The addition also had to match the architectural character and vintage of the house.
“Most additions I’ve seen look terrible,” says Stuart Emmons, the architect. “The chances of it looking like a glom-on are 95%. I wanted to respect the existing 1920s house yet add a family room. The windows, French doors and parapet proportions and dimensions were all taken from the existing building.”
The outside patio now has more privacy, and the water feature is audible.
The architect pressed for automated blinds on the new, picture windows. The blinds rise and fall at the touch of a mobile app button. The blinds and motor are built into the wall so they don’t obstruct the view.
Joanie and Brian collect fine art which they wanted to display. That needed careful lighting design. As well as picture windows on the east and north walls, small windows run above the cabinetry on the west wall, and a skylight sits deep in the thick ceiling that supports the green roof. The skylight brings light to the previously remodeled kitchen, which the owners loved but feared would be rendered too dark. The kitchen once looked out onto the view north. Now a counter divides it from the new room.
Using the Control4 system, the lights can also be controlled from a phone or tablet. As can the TV and sound system.
“This room is about relating to the view and the garden, that was our goal,” says Joanie. “And having a big television set. We don’t watch it that much but it’s nice to have.”
“We took the proportions from the historic cabinetry in the rest of the house, even though there was a large, modern TV,” says architect Stuart Emmons. “I spent a long time getting the TV and fireplace proportions to work together.” He added one-and-a-half-feet to the room to get the television and fireplace in proportion, without placing them symmetrically.
Emmons and designer Lee Kidd designed the room with the furniture from the get-go.

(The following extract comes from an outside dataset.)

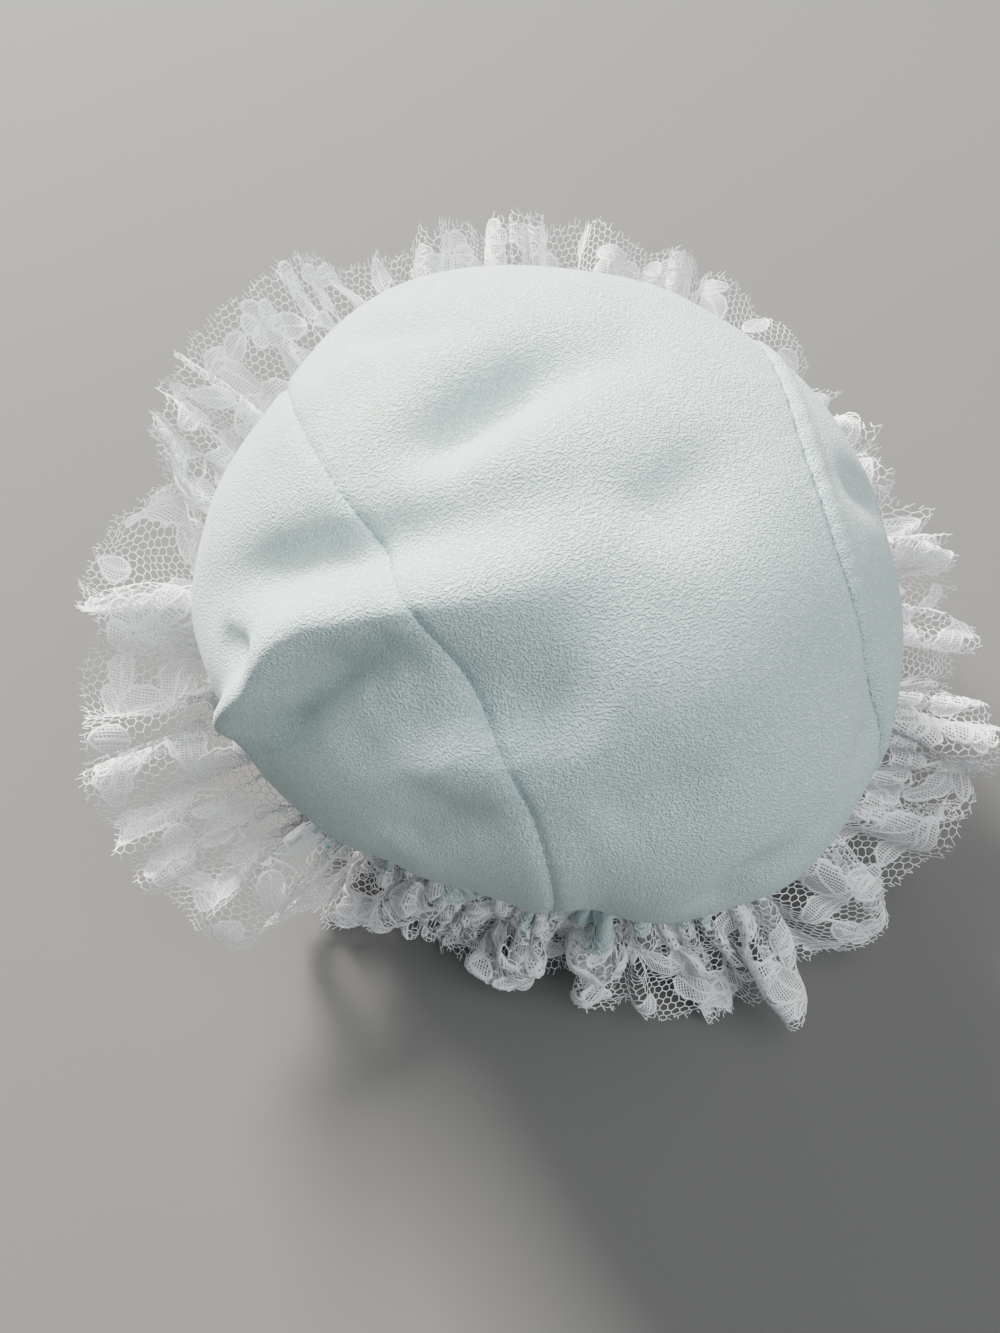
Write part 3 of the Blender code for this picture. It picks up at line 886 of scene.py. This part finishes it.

The goal was for up to 14 people to have optimal enjoyment of the fireplace and TV, as well as closeness and clear sight lines for conversation.
“Hammer & Hand is a good company,” Emmons adds. “They have fine subs and great craftsmen. They’re very interested in coming up with good project for their clients.”
The client agrees. “Sam [Hagerman, Hammer & Hand co-owner] and Coop [Christopher Cooper, project lead] are very conscious of liability downstream,” says Joanie. “If there’s a problem, who do you want to deal with the problem?”
She adds that Hammer & Hand knew her and her husband well enough. “We’re very, very, very busy. They came to work, they didn’t have too many dead days, and communication was frequent and pretty good.”
Brian says that communicating though various channels – weekly face-to-faces, texts, e-mail, phone, photos – worked well. For instance, he shelves his personal e-mail until the end of the day, but he will act on a text in a meeting.
There were complications. To beat the deadline, work was launched before detailed drawings were complete. “The weekly meetings we usually where the next set of construction drawings would show up,” he says.
Instead of post and beam supports, all parties opted to pour a foundation and add another room (below the new family room) to be used as an arts and crafts studio, and sometime guest room. Complexities solved included:
- Digging up some of the landscaping and moving it down the hill
- Turning a basement storage closet into an extra bathroom, and lowering the floor to make the shower tall enough
- Dealing with a gravity sewer that is above the level of the new bathroom
- Building a climate-controlled wine cellar while keeping the hot water pipes running through it
- Supporting clients living in the house through the work, with just plywood to keep out the weather from the kitchen.
“We keep doing projects on this house,” says Joanie. “You wouldn’t think we owned a real estate company.”
The project wrapped in May 2013.
“Nobody said it would be easy, they all said it would be hard and cost a lot of money,” she says with a hint of irony. “Nobody said it would be easy, they just said it could be done.”